Print every line of the listing exactly, please.
start Data
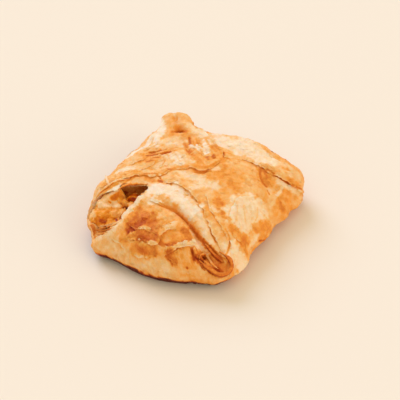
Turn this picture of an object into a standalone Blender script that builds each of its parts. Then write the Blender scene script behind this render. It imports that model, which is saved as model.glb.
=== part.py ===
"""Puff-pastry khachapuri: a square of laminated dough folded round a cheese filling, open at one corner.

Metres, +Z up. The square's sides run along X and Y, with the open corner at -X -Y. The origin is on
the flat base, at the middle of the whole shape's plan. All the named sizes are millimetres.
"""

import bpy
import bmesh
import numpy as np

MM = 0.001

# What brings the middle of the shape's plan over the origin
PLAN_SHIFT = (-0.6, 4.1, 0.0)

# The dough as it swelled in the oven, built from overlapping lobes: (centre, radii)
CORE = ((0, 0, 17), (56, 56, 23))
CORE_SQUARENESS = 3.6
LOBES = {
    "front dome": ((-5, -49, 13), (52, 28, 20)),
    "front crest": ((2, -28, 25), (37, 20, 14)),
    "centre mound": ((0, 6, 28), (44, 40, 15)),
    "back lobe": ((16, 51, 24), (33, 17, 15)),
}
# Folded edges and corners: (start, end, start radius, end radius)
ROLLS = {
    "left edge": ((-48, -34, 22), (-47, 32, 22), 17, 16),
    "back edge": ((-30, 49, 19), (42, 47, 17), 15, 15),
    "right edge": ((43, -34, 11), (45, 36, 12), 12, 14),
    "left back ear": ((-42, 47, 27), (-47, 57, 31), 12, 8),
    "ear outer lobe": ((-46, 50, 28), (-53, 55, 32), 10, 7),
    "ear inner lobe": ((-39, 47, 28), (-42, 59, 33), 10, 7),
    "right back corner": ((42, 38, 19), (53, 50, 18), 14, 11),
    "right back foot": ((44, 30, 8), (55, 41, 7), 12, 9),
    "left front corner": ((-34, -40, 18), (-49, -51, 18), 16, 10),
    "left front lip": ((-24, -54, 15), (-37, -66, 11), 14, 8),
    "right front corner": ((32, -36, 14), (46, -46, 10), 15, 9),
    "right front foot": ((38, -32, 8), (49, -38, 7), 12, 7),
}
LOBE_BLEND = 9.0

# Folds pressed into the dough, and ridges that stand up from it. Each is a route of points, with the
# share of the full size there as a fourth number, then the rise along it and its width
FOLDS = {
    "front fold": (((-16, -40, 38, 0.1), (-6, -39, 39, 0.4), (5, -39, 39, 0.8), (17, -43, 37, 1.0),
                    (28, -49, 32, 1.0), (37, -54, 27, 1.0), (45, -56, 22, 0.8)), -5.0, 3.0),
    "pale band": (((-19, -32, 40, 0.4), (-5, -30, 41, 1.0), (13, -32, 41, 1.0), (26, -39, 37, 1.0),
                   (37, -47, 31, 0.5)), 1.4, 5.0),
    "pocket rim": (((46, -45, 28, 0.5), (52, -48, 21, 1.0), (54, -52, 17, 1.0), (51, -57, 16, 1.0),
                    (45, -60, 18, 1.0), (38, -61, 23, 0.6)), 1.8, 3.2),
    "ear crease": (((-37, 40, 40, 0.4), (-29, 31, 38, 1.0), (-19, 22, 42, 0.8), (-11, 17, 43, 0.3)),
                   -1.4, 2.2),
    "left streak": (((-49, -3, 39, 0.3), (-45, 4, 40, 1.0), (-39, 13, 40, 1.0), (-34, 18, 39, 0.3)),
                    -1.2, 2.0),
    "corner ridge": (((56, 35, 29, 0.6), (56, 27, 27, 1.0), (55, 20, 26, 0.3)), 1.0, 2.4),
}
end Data
• _Expected answer_:
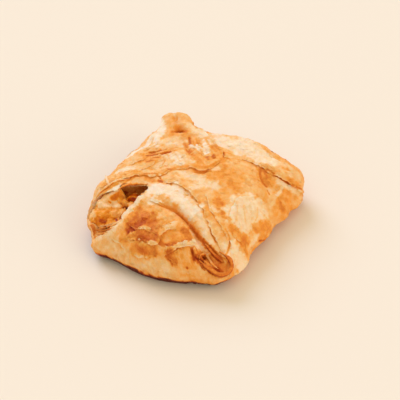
Turn this picture of an object into a standalone Blender script that builds each of its parts. Then write the Blender scene script behind this render. It imports that model, which is saved as model.glb.
=== part.py ===
"""Puff-pastry khachapuri: a square of laminated dough folded round a cheese filling, open at one corner.

Metres, +Z up. The square's sides run along X and Y, with the open corner at -X -Y. The origin is on
the flat base, at the middle of the whole shape's plan. All the named sizes are millimetres.
"""

import bpy
import bmesh
import numpy as np

MM = 0.001

# What brings the middle of the shape's plan over the origin
PLAN_SHIFT = (-0.6, 4.1, 0.0)

# The dough as it swelled in the oven, built from overlapping lobes: (centre, radii)
CORE = ((0, 0, 17), (56, 56, 23))
CORE_SQUARENESS = 3.6
LOBES = {
    "front dome": ((-5, -49, 13), (52, 28, 20)),
    "front crest": ((2, -28, 25), (37, 20, 14)),
    "centre mound": ((0, 6, 28), (44, 40, 15)),
    "back lobe": ((16, 51, 24), (33, 17, 15)),
}
# Folded edges and corners: (start, end, start radius, end radius)
ROLLS = {
    "left edge": ((-48, -34, 22), (-47, 32, 22), 17, 16),
    "back edge": ((-30, 49, 19), (42, 47, 17), 15, 15),
    "right edge": ((43, -34, 11), (45, 36, 12), 12, 14),
    "left back ear": ((-42, 47, 27), (-47, 57, 31), 12, 8),
    "ear outer lobe": ((-46, 50, 28), (-53, 55, 32), 10, 7),
    "ear inner lobe": ((-39, 47, 28), (-42, 59, 33), 10, 7),
    "right back corner": ((42, 38, 19), (53, 50, 18), 14, 11),
    "right back foot": ((44, 30, 8), (55, 41, 7), 12, 9),
    "left front corner": ((-34, -40, 18), (-49, -51, 18), 16, 10),
    "left front lip": ((-24, -54, 15), (-37, -66, 11), 14, 8),
    "right front corner": ((32, -36, 14), (46, -46, 10), 15, 9),
    "right front foot": ((38, -32, 8), (49, -38, 7), 12, 7),
}
LOBE_BLEND = 9.0

# Folds pressed into the dough, and ridges that stand up from it. Each is a route of points, with the
# share of the full size there as a fourth number, then the rise along it and its width
FOLDS = {
    "front fold": (((-16, -40, 38, 0.1), (-6, -39, 39, 0.4), (5, -39, 39, 0.8), (17, -43, 37, 1.0),
                    (28, -49, 32, 1.0), (37, -54, 27, 1.0), (45, -56, 22, 0.8)), -5.0, 3.0),
    "pale band": (((-19, -32, 40, 0.4), (-5, -30, 41, 1.0), (13, -32, 41, 1.0), (26, -39, 37, 1.0),
                   (37, -47, 31, 0.5)), 1.4, 5.0),
    "pocket rim": (((46, -45, 28, 0.5), (52, -48, 21, 1.0), (54, -52, 17, 1.0), (51, -57, 16, 1.0),
                    (45, -60, 18, 1.0), (38, -61, 23, 0.6)), 1.8, 3.2),
    "ear crease": (((-37, 40, 40, 0.4), (-29, 31, 38, 1.0), (-19, 22, 42, 0.8), (-11, 17, 43, 0.3)),
                   -1.4, 2.2),
    "left streak": (((-49, -3, 39, 0.3), (-45, 4, 40, 1.0), (-39, 13, 40, 1.0), (-34, 18, 39, 0.3)),
                    -1.2, 2.0),
    "corner ridge": (((56, 35, 29, 0.6), (56, 27, 27, 1.0), (55, 20, 26, 0.3)), 1.0, 2.4),
}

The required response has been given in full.